The 2-day course consists of a series of lectures and workshops. Worked examples with numerical reference reinforce the lecture content. Case studies which illustrate the full range of problems are a feature of the course. There are workshops conducted under instructor guidance on bearing capacity, shallow foundation design, settlement analysis, and a workshop for retaining structures design examples.

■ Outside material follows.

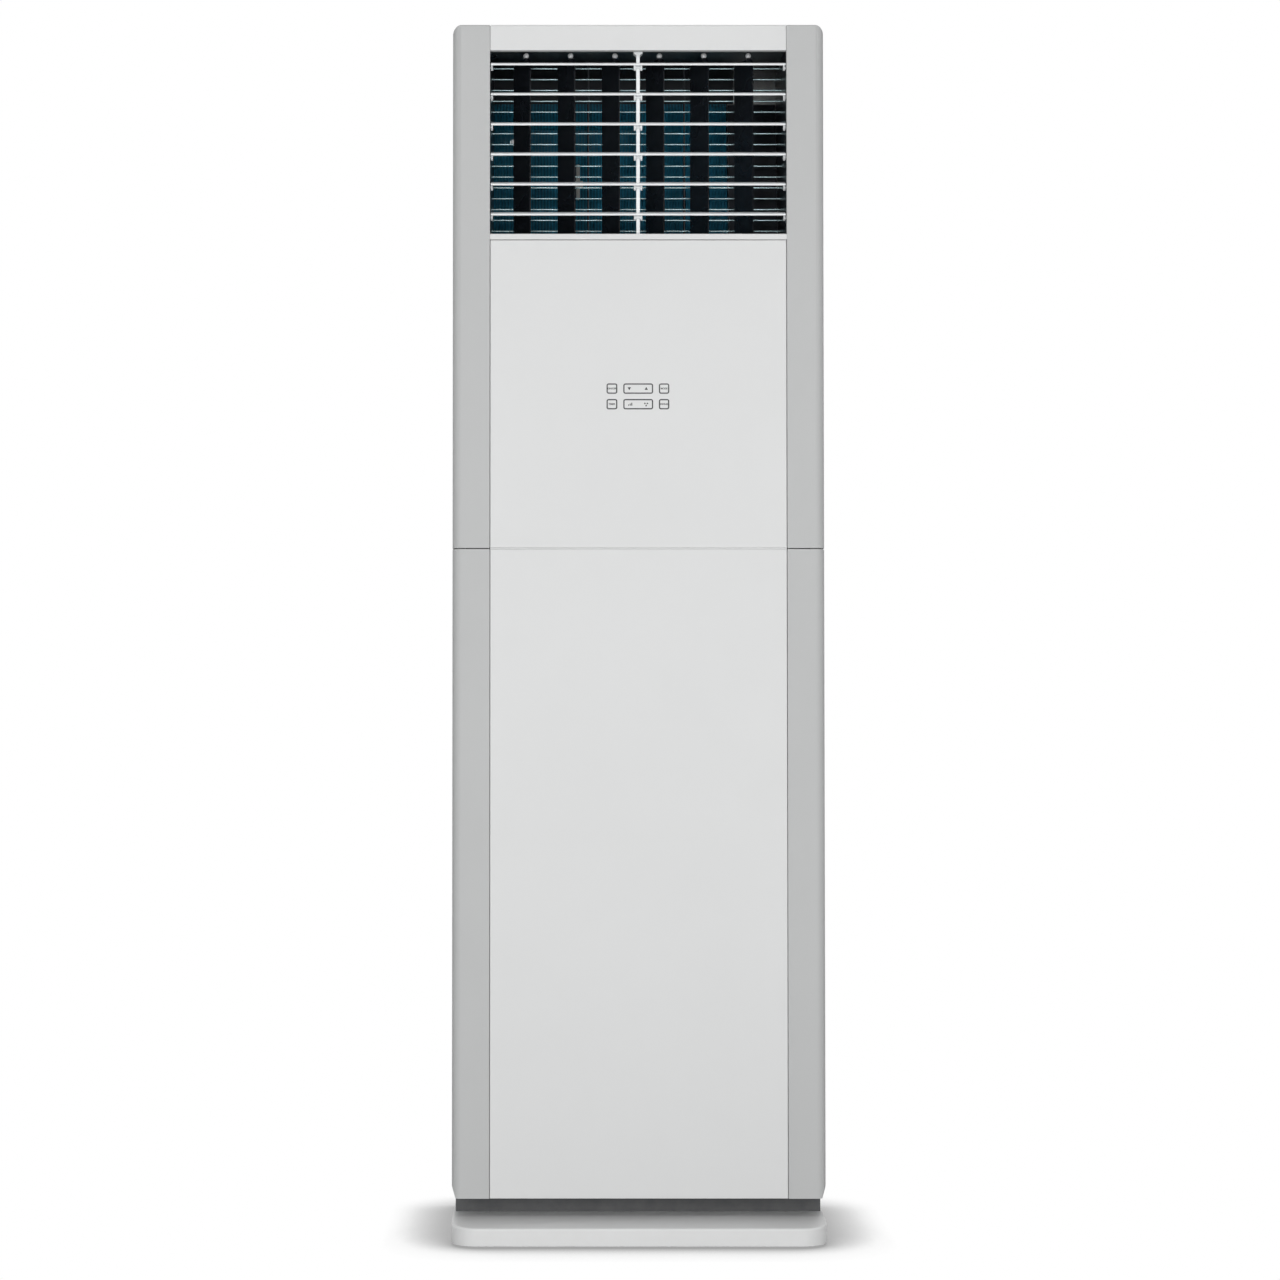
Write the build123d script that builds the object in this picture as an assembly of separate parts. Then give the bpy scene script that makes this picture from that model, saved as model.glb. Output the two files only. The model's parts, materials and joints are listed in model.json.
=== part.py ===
from build123d import *
import os
from math import atan2, cos, degrees, hypot, radians, sin

# Floor-standing cabinet air conditioner, indoor unit.  Millimetres, +Z up, the front faces -Y.
# The origin is at the middle of the footprint, on the floor.

# ---- Driving dimensions ----
# Cabinet
overall_height = 1870.0
body_width = 572.0
overall_depth = 395.0
plinth_reach = 45.0           # the plinth stands this far in front of the body's face
plinth_edge = 27.0            # height of the plinth's front edge above its rim
plinth_rise = 9.0             # the plinth's top climbs this much towards the neck
plinth_corner = 40.0
plinth_wall = 3.0
foot_size = 36.0
foot_corner = 8.0
foot_height = 3.0
foot_inset = 50.0
neck_height = 29.0
neck_recess = 60.0            # the neck stands this far behind the body's face
neck_side_inset = 4.0
neck_wall = 2.0
edge_round = 15.0             # upright front corners, in plan
top_round = 15.0              # top corners, seen from the front
rear_round = 4.0
crown_round = 4.0             # front top edge, seen from the side
tuck_width = 6.0              # the body's sides draw in at the foot
tuck_height = 19.0
sheet = 1.2                   # steel panels
hem = 1.3                     # second thickness of a hemmed edge
frame_wall = 3.0              # moulded front frames
frame_depth = 40.0
pillar_width = 57.5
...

- Geotechnical Properties of Soil
- Grain-size distribution
- Atterberg limits
- Effective stress concept
- Shear strength of soils
- Consolidation Theory
- The oedometer test
- Consolidation settlement: 1D method
- Settlement by the Skempton Bjerrum method
- Degree of consolidation
- Terzaghi’s theory of one-dimensional consolidation
- Application of Earth Pressure Theory to Retaining Walls
- Design of earth-retaining structures
- Gravity walls
- Embedded walls
- Braced excavations
- Retaining Structures Design Workshop
- Shallow Foundations: Ultimate Bearing Capacity
- General concept
- General bearing capacity equation
- Shape, depth, and inclination factors
- Effect of soil compressibility
- Eccentrically loaded foundations
- Combined foundations
- Worked examples
- Special Bearing Capacity Cases
- Bearing capacity of layered soils
- Bearing capacity of foundations on top of a slope
- Settlement Analysis for Shallow Foundation
- Stress due to different loaded areas
- Elastic settlement based on the theory of elasticity
- Range of material parameters for computing elastic settlement
- Primary consolidation settlement relationships
- Consolidation settlement – case history
- Settlement due to secondary consolidation
- Allowable bearing pressure in sand based on settlement consideration
- Presumptive bearing capacity
- Tolerable settlement of buildings
- Worked examples
- Shallow Foundation Design Workshop
- Questions and Answers and Feedback to Participants on Achievement of Learning Outcomes
- Concluding Remarks and Final Adjournment
- Judge when shallow foundations should be considered.
- Recognize the failure modes of shallow foundations.
- Determine the bearing capacity of shallow foundations on soils and rocks.
- Calculate vertical stress distribution below a shallow foundation.
- Find the primary consolidation settlement of shallow foundations on cohesive and non-cohesive soils.
- Describe procedures for construction inspection and performance monitoring of shallow foundations, and
- Use analytical techniques for analysis and design of retaining structures.
Associate Professor of Geotechnical Engineering, Dalhousie University
Hany is an Associate Professor of Geotechnical Engineering at Dalhousie University with more than 20 years of experience in civil construction, geotechnical and structural engineering, and research in Canada and overseas. He has participated in several structural and geotechnical investigations, and is experienced in analysis and design of foundations and soil-structure interaction of buried infrastructure. Dr. El Naggar and his research team has investigated the soil-structure interaction (SSI) effects around buried infrastructure, explored innovative use of tire derived aggregate (TDA) as a buffer zone to create stress arching and reduce demand on rigid culverts, proposed an earth pressure reduction system using geogrid reinforced platform bridging system to reduce stresses on buried utilities, and developed innovative “cellular” precast concrete pipe system. He has also developed a simplified technique to account for the group effect in pile dynamics, and closed form solutions for the moments and thrusts in jointed and un-jointed composite lining systems, designed several foundation systems ranging from machine foundations subjected to dynamic loads to raft foundations for underground structure, as well as several tunnels and underground structures in the United States, Europe, and Canada.
The findings from Dr. El Naggar’s research have been reported in more than 65 technical publications covering both experimental and numerical work in the fields of soil-structure interaction, buried infrastructure and concrete pipes. He is the recipient of the 2005–2006 Outstanding Teaching Award from the Department of Civil and Environmental Engineering at Western. Prof. El Naggar won the 2006 L.G. Soderman Award, the 2005 R.M. Quigley Award, and the 2004 Milos Novak Memorial Award. Dr. El Naggar is the current chair of the Buried Structures Committee, CSCE; also, he is member of the technical committee on buried structures of the Canadian Highway Bridge Design Code (CHBDC). In addition, he is the current editor in chief of the International Journal of Civil Infrastructure.